The emancipation of the serfs came in 1770–1830, beginning with Schleswig in 1780. The peasants were now ex-serfs and could own their land, buy and sell it, and move about freely. The nobles approved for now they could buy land owned by the peasants. The chief reformer was Baron vom Stein (1757–1831), who was influenced by The Enlightenment, especially the free market ideas of Adam Smith. The end of serfdom raised the personal legal status of the peasantry. A bank was set up so that landowners could borrow government money to buy land from peasants (the peasants were not allowed to use it to borrow money to buy land until 1850). The result was that the large landowners obtained larger estates, and many peasants became landless tenants, or moved to the cities or to America.

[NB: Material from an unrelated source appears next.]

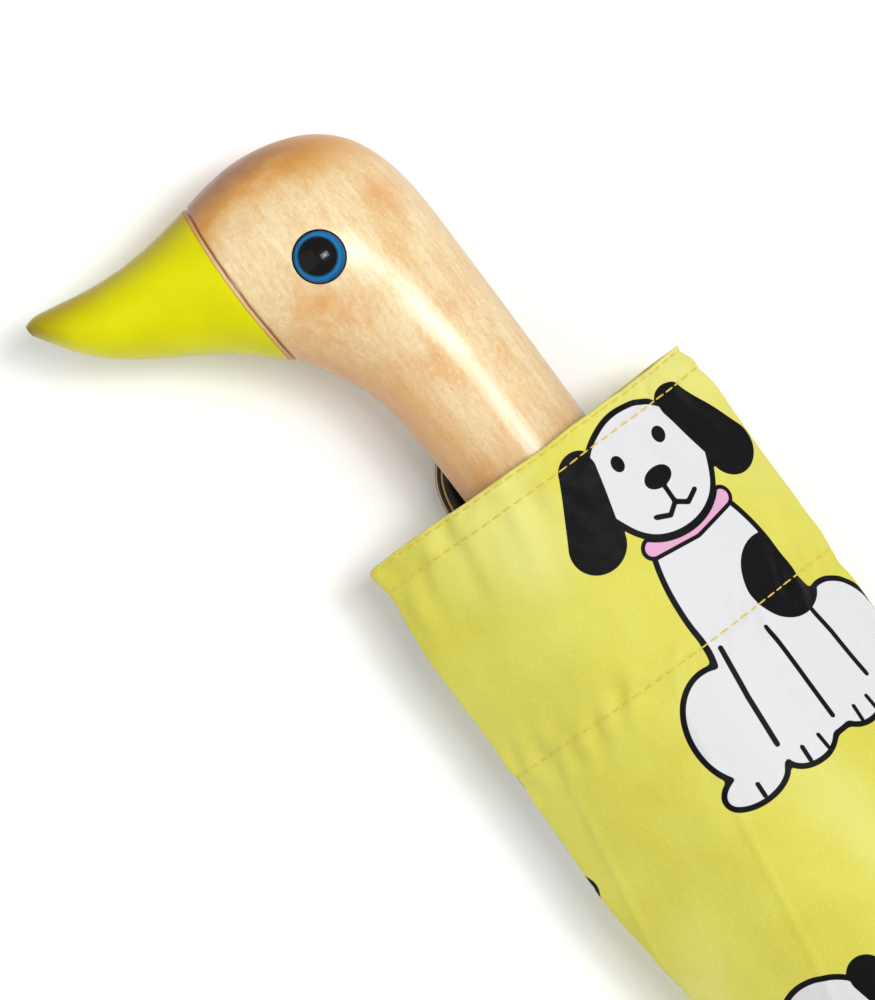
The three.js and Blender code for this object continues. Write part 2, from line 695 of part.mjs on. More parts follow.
place('sleeve', sleeve(), PRINTED_CLOTH);

const umbrella = new THREE.Group();
umbrella.add(packed);

export default umbrella;
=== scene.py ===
"""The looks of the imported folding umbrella, built round its CAD frame.

Shapes are worked out in millimetres in the handle's own axes (x from the sleeve's mouth along the
shaft, y across, z up from the shaft's axis) and placed in the frame's metres by to_frame().
"""

import json
import math
from functools import partial

import bpy
import numpy as np
from mathutils import Matrix, Vector


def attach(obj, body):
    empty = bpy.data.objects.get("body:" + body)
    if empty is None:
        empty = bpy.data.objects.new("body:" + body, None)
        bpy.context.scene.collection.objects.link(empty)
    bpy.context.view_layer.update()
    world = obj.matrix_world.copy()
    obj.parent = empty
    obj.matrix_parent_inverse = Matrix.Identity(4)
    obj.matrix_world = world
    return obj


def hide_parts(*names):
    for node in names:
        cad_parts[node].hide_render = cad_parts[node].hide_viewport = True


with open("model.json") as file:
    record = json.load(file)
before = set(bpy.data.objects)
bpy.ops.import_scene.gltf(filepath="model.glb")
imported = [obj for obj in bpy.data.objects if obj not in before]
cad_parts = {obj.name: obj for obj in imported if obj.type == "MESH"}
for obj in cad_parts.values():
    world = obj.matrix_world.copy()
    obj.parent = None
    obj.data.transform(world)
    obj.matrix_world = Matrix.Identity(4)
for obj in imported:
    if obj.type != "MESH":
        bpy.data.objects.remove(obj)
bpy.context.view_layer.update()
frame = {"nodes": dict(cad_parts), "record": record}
nodes = frame["nodes"]

MM = 0.001
MOUTH_X = -127.0  # the sleeve's mouth, in the frame
AXIS_Z = 21.5  # the shaft's axis over the table
TABLE_Z = -AXIS_Z + 0.02  # the lowest that cloth may lie
TAU = math.tau


def to_frame(points):
    """Millimetres in the handle's axes, as metres in the frame."""
    return (np.asarray(points, float) + np.array([MOUTH_X, 0.0, AXIS_Z])) * MM


# ------------------------ camera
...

The other German states imitated Prussia after 1815. In sharp contrast to the violence that characterized land reform in the French Revolution, Germany handled it peacefully. In Schleswig the peasants, who had been influenced by the Enlightenment, played an active role; elsewhere they were largely passive. Indeed, for most peasants, customs and traditions continued largely unchanged, including the old habits of deference to the nobles whose legal authority remained quite strong over the villagers. Although the peasants were no longer tied to the same land as serfs had been, the old paternalistic relationship in East Prussia lasted into the 20th century.

The agrarian reforms in northwestern Germany in the era 1770–1870 were driven by progressive governments and local elites. They abolished feudal obligations and divided collectively owned common land into private parcels and thus created a more efficient market-oriented rural economy, which increased productivity and population growth and strengthened the traditional social order because wealthy peasants obtained most of the former common land, while the rural proletariat was left without land; many left for the cities or America. Meanwhile, the division of the common land served as a buffer preserving social peace between nobles and peasants. In the east, the serfs were emancipated but the Junker class maintained its large estates and monopolized political power. Around 1800 the Catholic monasteries, which had large land holdings, were nationalized and sold off by the government. In Bavaria they had controlled 56% of the land.